Decision Date25 June 1997
Docket NumberNo. 96-3199,96-3199
Citation118 F.3d 522
Parties-3163, 97-2 USTC P 50,514 BCS FINANCIAL CORPORATION, et al., Plaintiffs-Appellants, v. UNITED STATES of America, Defendant-Appellee.
CourtU.S. Court of Appeals — Seventh Circuit

Harvey M. Silets (argued), Stewart T. Kusper, Katten, Muchin & Zavis, Chicago, IL, for Plaintiffs-Appellants.

Gilbert S. Rothenberg, Sarah K. Knutson, Thomas J. Sawyer (argued), Department of Justice, Tax Division, Appellate Section, Washington, DC, Thomas P. Walsh, Office of the United States Attorney, Civil Division, Chicago, IL, for Defendant-Appellee.

Before POSNER, Chief Judge, WOOD, Jr. and RIPPLE, Circuit Judges.

POSNER, Chief Judge.

The district court dismissed this suit for a refund of federal income tax because the taxpayer had failed to file a timely claim with the Internal Revenue Service.

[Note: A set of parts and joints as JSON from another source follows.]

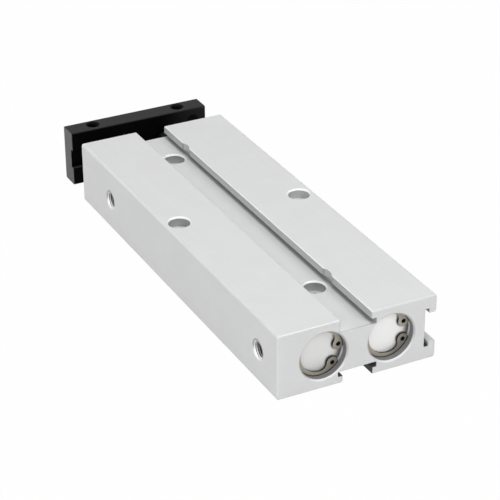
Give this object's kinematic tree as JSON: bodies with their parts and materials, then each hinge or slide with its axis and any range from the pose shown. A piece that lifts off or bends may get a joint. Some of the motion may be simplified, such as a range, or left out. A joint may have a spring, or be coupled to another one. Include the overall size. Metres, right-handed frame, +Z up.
{
  "type": "twin rod pneumatic cylinder",
  "caption": "Flat extruded air cylinder with two rods side by side in one body, moving a grooved tool plate along a guided stroke.",
  "frame": {"origin": "centre of the footprint with the rods drawn in, on the plane that the body rests on", "axes": "+X along the rods towards the tool plate, +Y towards the air ports, +Z up"},
  "size_m": [0.22, 0.072, 0.029],
  "materials": {
    "anodised_body": "matt blasted and silver anodised",
    "turned_aluminium": "fine turned",
    "black_plate": "matt black oxide",
    "spring_steel": "phosphated spring steel",
    "chromed_rod": "ground and hard chromed",
    "screw_steel": "black oxide",
    "bronze_bush": "oil filled sintered bronze",
    "seal_rubber": "nitrile rubber",
    "bumper_rubber": "soft rubber",
    "magnet": "plastic bonded ferrite",
    "wear_plastic": "filled bearing plastic"
  },
  "bodies": {
    "barrel": {"body": "anodised_body", "left_back_cover": "turned_aluminium", "left_back_cover_oring": "seal_rubber", "left_rear_clip": "spring_steel", "left_front_cover": "turned_aluminium", "left_front_cover_oring": "seal_rubber", "left_guide_bush": "bronze_bush", "left_rod_seal": "seal_rubber", "left_front_clip": "spring_steel", "right_back_cover": "turned_aluminium", "right_back_cover_oring": "seal_rubber", "right_rear_clip": "spring_steel", "right_front_cover": "turned_aluminium", "right_front_cover_oring": "seal_rubber", "right_guide_bush": "bronze_bush", "right_rod_seal": "seal_rubber", "right_front_clip": "spring_steel"},
    "rod_assembly": {"tool_plate": "black_plate", "plate_screws": "screw_steel", "left_rod": "chromed_rod", "left_piston": "turned_aluminium", "left_piston_seal": "seal_rubber", "left_magnet_ring": "magnet", "left_wear_ring": "wear_plastic", "left_rear_bumper": "bumper_rubber", "left_front_bumper": "bumper_rubber", "left_piston_screw": "screw_steel", "right_rod": "chromed_rod", "right_piston": "turned_aluminium", "right_piston_seal": "seal_rubber", "right_magnet_ring": "magnet", "right_wear_ring": "wear_plastic", "right_rear_bumper": "bumper_rubber", "right_front_bumper": "bumper_rubber", "right_piston_screw": "screw_steel"}
  },
  "joints": [
    {"name": "rod_slide", "type": "slide", "parent": "barrel", "child": "rod_assembly", "axis": [1, 0, 0], "range_m": [0, 0.125]}
  ]
}
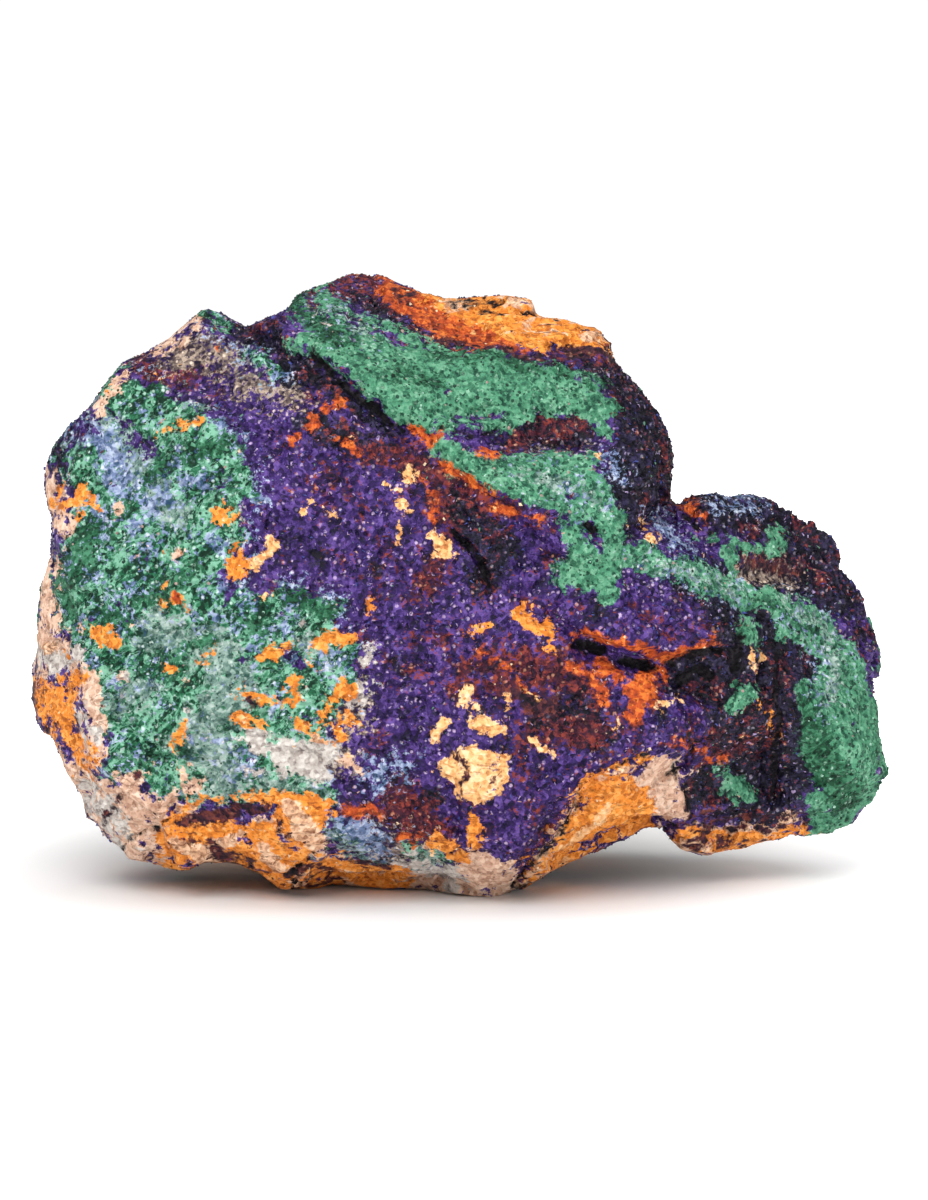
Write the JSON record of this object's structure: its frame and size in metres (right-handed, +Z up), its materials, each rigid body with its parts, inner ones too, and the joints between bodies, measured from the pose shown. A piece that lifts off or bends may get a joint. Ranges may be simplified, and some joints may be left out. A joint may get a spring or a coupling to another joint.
{
  "type": "rough azurite malachite stone",
  "caption": "Rough azurite and malachite hand specimen: one craggy stone with a lower lobe on the right, standing upright on a flat foot.",
  "frame": {"origin": "centre of the stone's footprint, on the surface that it stands on", "axes": "+Z up, +X to the right along the stone's length as the picture shows it, +Y away from the viewer through its thickness"},
  "size_m": [0.1184, 0.0571, 0.0842],
  "materials": {
    "azurite_malachite": "rough mineral: deep violet blue azurite, green malachite crust, orange limonite and pale clay"
  },
  "bodies": {
    "root": {"azurite_malachite_stone": "azurite_malachite"}
  },
  "joints": []
}
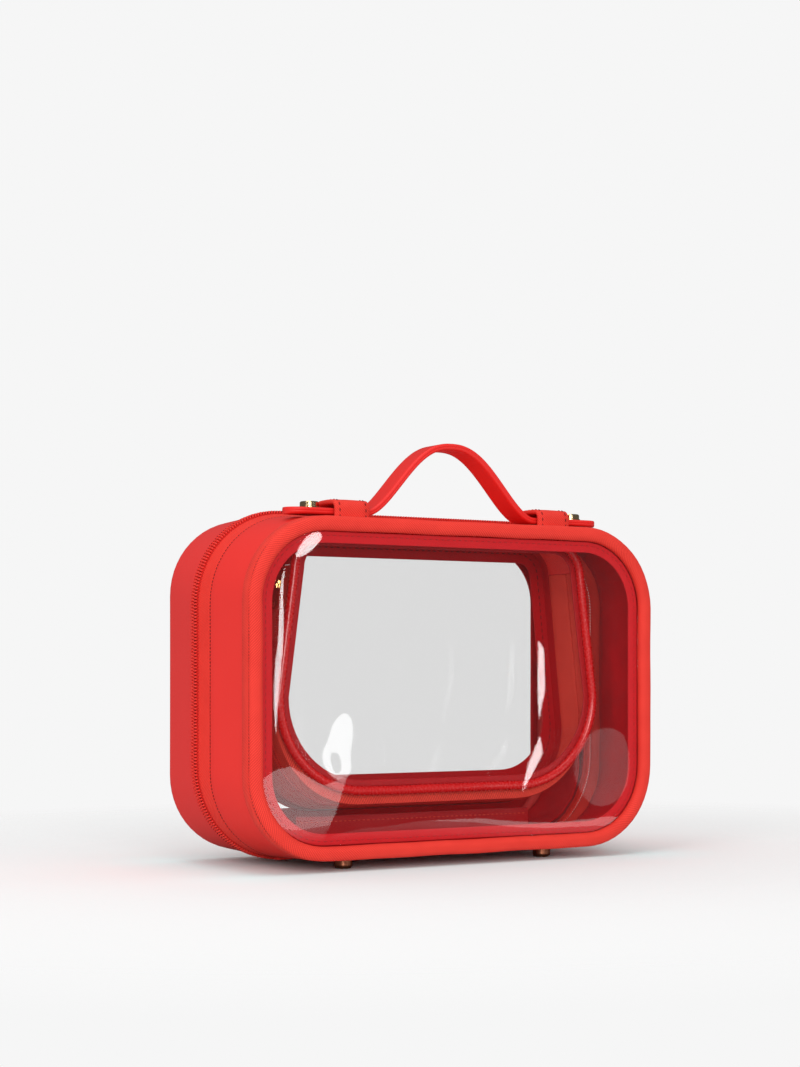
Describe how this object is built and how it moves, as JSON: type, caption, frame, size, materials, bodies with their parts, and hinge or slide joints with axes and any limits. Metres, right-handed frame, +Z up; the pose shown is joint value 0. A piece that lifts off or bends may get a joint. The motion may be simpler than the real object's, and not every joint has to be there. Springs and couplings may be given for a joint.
{
  "type": "makeup train case",
  "caption": "Two-window train case that opens in halves round a coil zip, with a strap handle, domed feet and a clear zipped pouch hung inside.",
  "frame": {"origin": "on the table, under the middle of the case's footprint", "axes": "+X to the right along the case's width, +Y from the clear front to the back, +Z up"},
  "size_m": [0.2312, 0.092, 0.1977],
  "materials": {
    "clear_film": "clear flexible PVC film, glossy",
    "red_twill": "fine twill-embossed red tape with lockstitch",
    "red_leathercloth": "fine-grained red leathercloth, satin",
    "red_lining": "dark red coated lining",
    "red_gloss_piping": "smooth glossy red piping",
    "board": "hidden stiffening board",
    "red_tape": "woven zip tape",
    "red_coil": "nylon coil zip",
    "copper": "polished rose-gold plating",
    "pale_brass": "polished pale gold plating"
  },
  "bodies": {
    "front_half": {"front_window": "clear_film", "front_roll": "red_twill", "front_flange": "red_lining", "trim_strip": "red_twill", "front_gusset": "red_leathercloth", "front_board": "board", "front_lining": "red_lining", "front_zip_tape": "red_tape", "front_zip_coil": "red_coil", "front_hinge_strip": "red_leathercloth", "hinge_fin": "red_lining", "zip_end_tabs": "red_leathercloth", "keeper_left": "red_twill", "keeper_right": "red_twill", "front_feet": "copper", "front_foot_washers": "pale_brass", "pouch_hanger": "red_lining"},
    "rear_half": {"rear_window": "clear_film", "rear_shell": "red_leathercloth", "rear_flange": "red_lining", "rear_board": "board", "rear_lining": "red_lining", "rear_zip_tape": "red_tape", "rear_zip_coil": "red_coil", "rear_hinge_strip": "red_leathercloth", "rear_feet": "copper", "rear_foot_washers": "pale_brass"},
    "handle_crown": {"handle_crown": "red_leathercloth", "handle_leg_left": "red_leathercloth", "handle_leg_right": "red_leathercloth"},
    "handle_end_left": {"handle_tab_left": "red_leathercloth", "handle_stud_left": "pale_brass"},
    "handle_end_right": {"handle_tab_right": "red_leathercloth", "handle_stud_right": "pale_brass"},
    "upper_slider": {"upper_slider": "pale_brass"},
    "upper_pull": {"upper_pull": "pale_brass"},
    "lower_slider": {"lower_slider": "pale_brass"},
    "lower_pull": {"lower_pull": "pale_brass"},
    "pouch": {"pouch_back_rim": "red_lining", "pouch_back_band": "red_lining", "pouch_back_film": "clear_film", "pouch_back_tape": "red_tape", "pouch_back_coil": "red_coil", "pouch_top_gusset": "red_leathercloth"},
    "pouch_lid": {"pouch_front_tube": "red_gloss_piping", "pouch_front_band": "red_lining", "pouch_front_film": "clear_film", "pouch_front_tape": "red_tape", "pouch_front_coil": "red_coil"},
    "pouch_slider": {"pouch_slider": "pale_brass"},
    "pouch_pull": {"pouch_pull": "pale_brass"}
  },
  "joints": [
    {"name": "case_opening", "type": "hinge", "parent": "front_half", "child": "rear_half", "pos_m": [0, 0.008, 0.0014], "axis": [-1, 0, 0], "range_deg": [0, 175]},
    {"name": "handle_drop", "type": "slide", "parent": "front_half", "child": "handle_crown", "axis": [0, 0, -1], "range_m": [0, 0.025], "deforming": ["handle_leg_left", "handle_leg_right"]},
    {"name": "handle_spread_left", "type": "slide", "parent": "handle_crown", "child": "handle_end_left", "axis": [-0.3872, 0, 0.922], "range_m": [0, 0.02712]},
    {"name": "handle_spread_right", "type": "slide", "parent": "handle_crown", "child": "handle_end_right", "axis": [0.3872, 0, 0.922], "range_m": [0, 0.02712]},
    {"name": "upper_slider_travel", "type": "slide", "parent": "front_half", "child": "upper_slider", "axis": [0, 0, 1], "range_m": [0, 0.024]},
    {"name": "upper_pull_swing", "type": "hinge", "parent": "upper_slider", "child": "upper_pull", "pos_m": [0.11625, 0.008, 0.093], "axis": [0, -1, 0], "range_deg": [0, 150]},
    {"name": "lower_slider_travel", "type": "slide", "parent": "front_half", "child": "lower_slider", "axis": [0, 0, -1], "range_m": [0, 0.024]},
    {"name": "lower_pull_swing", "type": "hinge", "parent": "lower_slider", "child": "lower_pull", "pos_m": [0.11625, 0.008, 0.0766], "axis": [0, -1, 0], "range_deg": [0, 150]},
    {"name": "pouch_swing", "type": "hinge", "parent": "front_half", "child": "pouch", "pos_m": [0, -0.0055, 0.1542], "axis": [1, 0, 0], "range_deg": [-4, 6]},
    {"name": "pouch_lid_opening", "type": "hinge", "parent": "pouch", "child": "pouch_lid", "pos_m": [0, -0.011, 0.1542], "axis": [-1, 0, 0], "range_deg": [0, 3.5]},
    {"name": "pouch_slider_travel", "type": "slide", "parent": "pouch", "child": "pouch_slider", "axis": [-0.1142, 0, -0.9935], "range_m": [0, 0.045]},
    {"name": "pouch_pull_swing", "type": "hinge", "parent": "pouch_slider", "child": "pouch_pull", "pos_m": [-0.08043, -0.011, 0.13172], "axis": [0, 1, 0], "range_deg": [0, 60]}
  ],
  "couplings": [
    {"joint": "handle_spread_left", "follows": "handle_drop", "ratio": 1.0846},
    {"joint": "handle_spread_right", "follows": "handle_drop", "ratio": 1.0846}
  ]
}
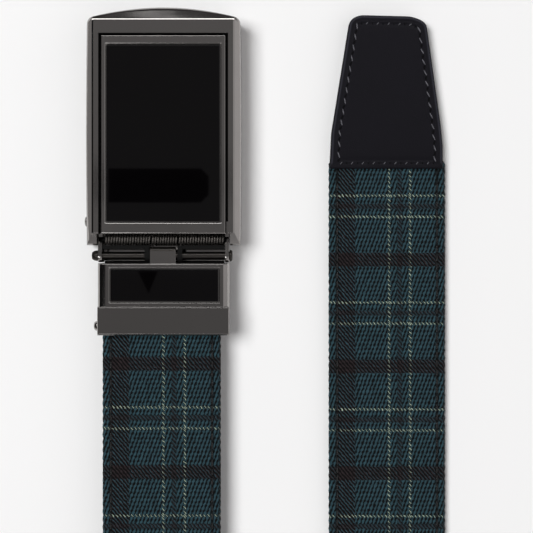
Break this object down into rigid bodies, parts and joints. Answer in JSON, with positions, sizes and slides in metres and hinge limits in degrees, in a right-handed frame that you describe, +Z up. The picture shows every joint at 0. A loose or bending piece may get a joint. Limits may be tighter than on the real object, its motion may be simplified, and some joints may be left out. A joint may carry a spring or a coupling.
{
  "type": "canvas belt with a ratchet buckle",
  "caption": "Tartan canvas belt: leather-tipped strap with a toothed track behind its free end, held by a hinged clamp on a sprung ratchet buckle with an inset face plate.",
  "frame": {"origin": "middle of the belt's footprint, on the surface that it lies on", "axes": "+Y from the loop to the two ends, +X from the buckle to the leather tip, +Z up off the front faces"},
  "size_m": [0.2304, 0.5328, 0.0381],
  "materials": {
    "canvas": "woven tartan canvas, dark teal and near-black with pale lines",
    "leather": "smooth near-black leather with grey stitching",
    "track": "moulded black plastic",
    "gunmetal": "polished black nickel plating",
    "spring_steel": "black nickel plated spring wire",
    "gloss_panel": "high gloss black enamel"
  },
  "bodies": {
    "root": {"strap": "canvas", "leather_tip": "leather", "ratchet_rack": "track", "clamp_body": "gunmetal", "clamp_panel": "gloss_panel", "clamp_flap": "gunmetal", "clamp_pin": "gunmetal"},
    "yoke": {"housing": "gunmetal", "hinge_pin": "gunmetal", "spring_axle": "gunmetal", "spring_left": "spring_steel", "spring_middle": "spring_steel", "spring_right": "spring_steel"},
    "casing": {"buckle_frame": "gunmetal", "face_plate": "gunmetal", "face_panel": "gloss_panel", "frame_pin": "gunmetal", "pawl": "gunmetal"}
  },
  "joints": [
    {"name": "buckle_hinge", "type": "hinge", "parent": "root", "child": "yoke", "pos_m": [-0.03608, 0.18627, 0.0099], "axis": [1, 0, 0], "range_deg": [0, 70]},
    {"name": "face_release", "type": "hinge", "parent": "yoke", "child": "casing", "pos_m": [-0.03608, 0.19737, 0.0079], "axis": [1, 0, 0], "range_deg": [0, 10], "stiffness_Nm_per_rad": 0.03, "springref_deg": -11.46}
  ]
}
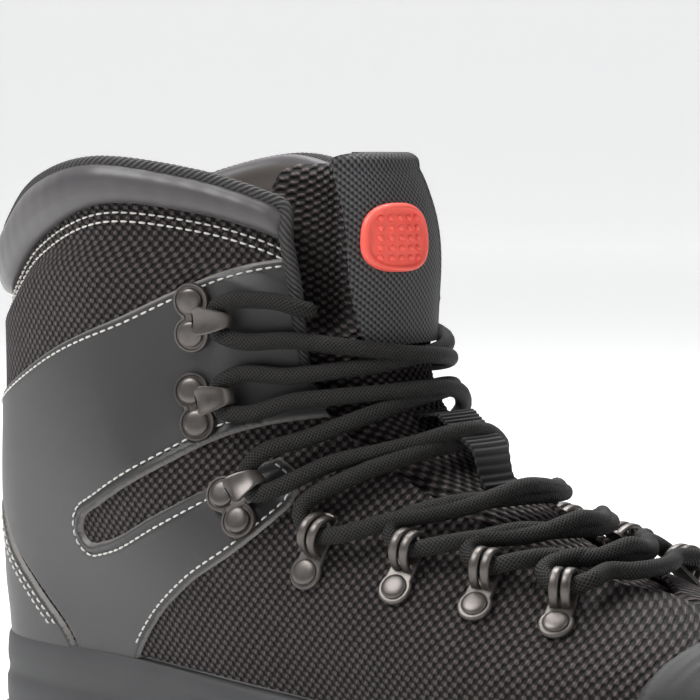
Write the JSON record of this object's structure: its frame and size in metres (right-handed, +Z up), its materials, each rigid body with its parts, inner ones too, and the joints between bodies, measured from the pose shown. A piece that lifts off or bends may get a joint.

See 930 F.Supp. 1273 (N.D.Ill.1996). The taxpayer contends that it filed an "informal claim" that under Treasury regulations and judicial precedent satisfies the requirement that the taxpayer file a timely claim for a refund as a prerequisite to suing for the refund, 26 U.S.C. §§ 6511(a), 7422(a), provided that the informal claim is perfected by the later filing of a formal one. Resolution of the appeal requires us to consider the scope of the "informal claim" doctrine.

The plaintiffs, affiliated insurance companies that file a joint return and that the parties refer to as "BCS," entered into a contract with another insurance company in 1981. The contract granted to BCS, for three years, certain rights in the other company's insurance policies in exchange for "ceding commissions," on which see Colonial American Life Ins. Co. v. Commissioner, 491 U.S. 244, 246-47, 109 S.Ct. 2408, 2411, 105 L.Ed.2d 199 (1989). Actually there were several contracts, and one ceded rights for five rather than three years, but these details are not material to our analysis.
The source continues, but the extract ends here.